King Charles III, Photo: Dan Marsh, Flickr / cropped from original / licensed under CC BY-SA 2.0, linked at bottom of article King Charles III, Photo: Dan Marsh, Flickr / cropped from original / licensed under CC BY-SA 2.0, linked at bottom of article

It is not very often that the British establishment reaches its current levels of absurdity. But there is something more sinister going on, as we see with the arrest of anti monarchy protestors, argues Lucy Nichols

The death of the queen and the ascension of a new king has demonstrated how insecure this wilting establishment is. The arrests of republicans for protesting the monarchy does nothing but prove just how scared the state is of losing its grip on control.

All news coverage is now of the king, and the variety of bizarre rituals that come with changing from one unelected sovereign to another. Images of the late queen are plastered all over the place, and local councils everywhere are holding vigils for the woman who died last week. Adoring crowds line the streets for a glimpse of the new king as he travels around the UK in all his finery, in his private jet and motorcade.

A variety of republicans have publicly stood against the crown, in Edinburgh, London, and Oxford. More will crop up as the royals are paraded around the UK, and more will get arrested for what are effectively expressions of free speech in what is supposed to be a democracy. This is an outrageous attack on our civil liberties and freedom of expression and presages the likelihood of further crackdowns on protest, whether at the monarchy or over the cost of living or in support of strikes. It shows that some of the recent draconian legislation attacking protest put through parliament by the Tories was not just for show. 

We have seen in the last few days that there is absolutely no room in the public eye for any ideas that oppose the status quo and constitutional monarchy. There is no mainstream media coverage of republican voices, and the Labour Party has shown its willingness to give uncritical support not just to the new king but to the whole edifice of inequality which is the royal family.

If you only watched the news, you would believe that the only republicans in Britain are the handful of people that have been very publicly arrested for protesting the monarchy. These people have faced violence from the police and been roundly condemned by the mainstream media. Of course, this is not the case. The republican movement in Britain is just about as old as the monarchy itself. Support for the crown has certainly been dwindling in recent decades.
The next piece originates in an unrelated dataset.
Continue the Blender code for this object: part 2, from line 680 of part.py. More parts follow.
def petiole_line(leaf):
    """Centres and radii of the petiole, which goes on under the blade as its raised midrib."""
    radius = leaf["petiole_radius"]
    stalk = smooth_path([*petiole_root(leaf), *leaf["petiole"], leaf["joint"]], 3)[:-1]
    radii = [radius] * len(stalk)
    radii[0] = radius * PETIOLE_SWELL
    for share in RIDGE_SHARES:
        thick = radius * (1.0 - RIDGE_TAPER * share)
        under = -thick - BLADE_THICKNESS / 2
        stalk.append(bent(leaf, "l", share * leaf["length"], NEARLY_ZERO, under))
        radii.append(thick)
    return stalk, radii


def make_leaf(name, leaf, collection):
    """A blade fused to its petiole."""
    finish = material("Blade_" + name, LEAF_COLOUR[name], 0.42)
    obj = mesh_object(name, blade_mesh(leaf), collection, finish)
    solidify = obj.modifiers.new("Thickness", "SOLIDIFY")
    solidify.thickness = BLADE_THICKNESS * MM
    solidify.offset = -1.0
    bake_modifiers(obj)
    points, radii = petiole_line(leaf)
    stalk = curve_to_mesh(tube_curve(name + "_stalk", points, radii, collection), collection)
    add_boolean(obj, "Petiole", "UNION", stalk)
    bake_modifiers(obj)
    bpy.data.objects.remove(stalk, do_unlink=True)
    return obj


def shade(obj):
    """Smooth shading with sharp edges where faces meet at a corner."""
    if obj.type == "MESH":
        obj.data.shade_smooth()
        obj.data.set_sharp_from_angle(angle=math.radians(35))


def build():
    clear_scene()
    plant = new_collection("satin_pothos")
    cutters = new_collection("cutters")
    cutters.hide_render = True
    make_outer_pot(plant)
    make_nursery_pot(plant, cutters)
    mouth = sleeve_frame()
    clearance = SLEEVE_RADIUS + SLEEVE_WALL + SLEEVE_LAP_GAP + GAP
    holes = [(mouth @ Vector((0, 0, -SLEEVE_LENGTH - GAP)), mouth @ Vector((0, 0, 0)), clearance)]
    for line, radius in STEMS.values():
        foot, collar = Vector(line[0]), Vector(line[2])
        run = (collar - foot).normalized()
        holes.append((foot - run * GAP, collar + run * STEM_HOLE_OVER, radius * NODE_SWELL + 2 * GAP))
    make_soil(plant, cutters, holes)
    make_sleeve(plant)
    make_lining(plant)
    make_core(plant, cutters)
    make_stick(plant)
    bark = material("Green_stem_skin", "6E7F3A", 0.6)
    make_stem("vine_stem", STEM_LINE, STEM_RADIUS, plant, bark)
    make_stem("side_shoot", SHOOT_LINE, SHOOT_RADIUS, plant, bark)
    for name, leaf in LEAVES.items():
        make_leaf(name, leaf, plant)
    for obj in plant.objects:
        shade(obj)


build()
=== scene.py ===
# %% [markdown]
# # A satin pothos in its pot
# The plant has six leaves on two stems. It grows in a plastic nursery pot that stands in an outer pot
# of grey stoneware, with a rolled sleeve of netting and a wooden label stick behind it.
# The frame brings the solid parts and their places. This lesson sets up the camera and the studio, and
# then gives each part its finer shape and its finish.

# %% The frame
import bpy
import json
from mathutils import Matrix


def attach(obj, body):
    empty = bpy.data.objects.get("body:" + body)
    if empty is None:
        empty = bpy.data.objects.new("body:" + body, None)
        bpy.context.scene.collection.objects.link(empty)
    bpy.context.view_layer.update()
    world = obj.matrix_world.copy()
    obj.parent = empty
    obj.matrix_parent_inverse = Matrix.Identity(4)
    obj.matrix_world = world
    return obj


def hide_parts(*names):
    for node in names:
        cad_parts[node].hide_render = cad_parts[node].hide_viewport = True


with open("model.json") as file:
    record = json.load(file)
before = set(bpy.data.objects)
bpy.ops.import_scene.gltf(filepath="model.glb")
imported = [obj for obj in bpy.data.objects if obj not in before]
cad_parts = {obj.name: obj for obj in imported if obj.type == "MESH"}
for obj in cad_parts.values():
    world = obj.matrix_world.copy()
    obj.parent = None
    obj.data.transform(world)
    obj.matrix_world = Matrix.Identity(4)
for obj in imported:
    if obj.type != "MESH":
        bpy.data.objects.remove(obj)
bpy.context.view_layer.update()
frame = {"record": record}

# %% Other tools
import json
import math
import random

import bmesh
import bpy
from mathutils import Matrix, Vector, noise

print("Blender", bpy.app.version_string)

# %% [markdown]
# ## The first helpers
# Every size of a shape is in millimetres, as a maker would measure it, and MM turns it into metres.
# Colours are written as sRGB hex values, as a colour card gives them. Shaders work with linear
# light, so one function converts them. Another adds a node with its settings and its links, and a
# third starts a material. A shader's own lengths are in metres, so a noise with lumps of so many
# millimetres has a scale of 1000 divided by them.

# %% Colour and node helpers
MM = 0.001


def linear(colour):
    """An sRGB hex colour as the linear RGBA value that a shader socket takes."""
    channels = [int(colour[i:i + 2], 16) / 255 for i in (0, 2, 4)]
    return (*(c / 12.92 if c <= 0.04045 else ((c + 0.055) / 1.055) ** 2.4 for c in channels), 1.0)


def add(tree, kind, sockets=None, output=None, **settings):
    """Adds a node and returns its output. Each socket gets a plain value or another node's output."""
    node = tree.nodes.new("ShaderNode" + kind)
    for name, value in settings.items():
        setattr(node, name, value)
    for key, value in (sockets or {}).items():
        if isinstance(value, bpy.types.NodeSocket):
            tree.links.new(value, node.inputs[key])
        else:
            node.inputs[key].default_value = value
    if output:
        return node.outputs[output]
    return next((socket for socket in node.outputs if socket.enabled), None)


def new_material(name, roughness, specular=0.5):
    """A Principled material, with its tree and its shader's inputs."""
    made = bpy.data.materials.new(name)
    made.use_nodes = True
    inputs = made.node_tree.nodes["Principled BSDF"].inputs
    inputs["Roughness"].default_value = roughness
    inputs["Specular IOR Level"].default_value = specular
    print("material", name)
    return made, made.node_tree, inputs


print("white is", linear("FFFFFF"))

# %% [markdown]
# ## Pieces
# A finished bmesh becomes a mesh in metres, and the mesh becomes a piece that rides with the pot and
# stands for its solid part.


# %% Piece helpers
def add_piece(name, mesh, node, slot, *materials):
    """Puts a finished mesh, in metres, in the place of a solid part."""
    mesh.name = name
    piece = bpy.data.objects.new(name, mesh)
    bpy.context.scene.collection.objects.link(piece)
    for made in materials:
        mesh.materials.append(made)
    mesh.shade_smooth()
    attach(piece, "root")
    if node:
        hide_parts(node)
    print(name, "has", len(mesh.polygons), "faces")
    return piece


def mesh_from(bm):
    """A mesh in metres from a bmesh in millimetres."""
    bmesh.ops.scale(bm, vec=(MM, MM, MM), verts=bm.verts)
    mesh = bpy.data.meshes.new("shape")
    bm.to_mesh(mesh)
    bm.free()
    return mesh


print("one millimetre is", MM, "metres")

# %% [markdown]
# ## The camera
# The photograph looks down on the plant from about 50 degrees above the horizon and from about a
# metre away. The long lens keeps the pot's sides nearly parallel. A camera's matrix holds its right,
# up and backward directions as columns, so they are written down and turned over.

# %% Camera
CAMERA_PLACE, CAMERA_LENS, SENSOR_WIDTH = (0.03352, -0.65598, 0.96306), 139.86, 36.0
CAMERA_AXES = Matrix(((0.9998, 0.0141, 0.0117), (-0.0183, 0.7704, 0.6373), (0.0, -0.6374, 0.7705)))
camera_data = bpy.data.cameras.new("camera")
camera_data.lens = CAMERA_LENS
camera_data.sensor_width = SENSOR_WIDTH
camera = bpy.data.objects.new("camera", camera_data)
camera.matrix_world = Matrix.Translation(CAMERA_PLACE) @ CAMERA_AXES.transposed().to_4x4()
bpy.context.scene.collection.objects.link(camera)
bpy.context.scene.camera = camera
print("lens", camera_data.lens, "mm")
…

The monarchy has seen controversy after controversy, from Diana to Andrew, and is now using the death of the Queen to try and boost royalist feeling across the country. It is no coincidence that Charles has spent the first few days of his reign visiting Scotland and Northern Ireland, and will continue onto Cardiff before returning to London for the queen’s funeral.

The death of the queen and her immediate replacement serves to remind us just how little say we have in the affairs of the monarchy, even though we live under a ‘constitutional’ one. Even more poignant is that this comes just days after a new prime minister walked into Downing Street, despite not being voted for by the general public. So neither the head of government nor head of state has faced any sort of electoral or democratic scrutiny.

This is why now is a crucial time to protest the monarchy, to remind people that abolition is actually possible (we have done it before, after all). While the establishment mourns the dead queen, it is also waging a propaganda war to keep the current king on the throne.  It is working hard to paint the former queen as a neutral force, benevolent and innocent to her core, and seen as ‘above politics’. It will do the same with King Charles III to try to distract us all from the British monarchy’s violent colonial past.

We are living in a country where holding a sign that says ‘not my King’ is an arrestable offence. Thousands will go cold and hungry this winter, while the new King sits on billions and billions of hoarded wealth.

The establishment prefers it if we mourn a dead queen than an unarmed man shot dead by police. We are in a period of immense crisis, but the establishment wants us to focus on the state funeral that will cost a fortune.

There will  be more instances of protests against the monarchy, and certainly more arrests. These must be met with solidarity from the left, which must continue to mobilise against the British state as it wages war on its citizens.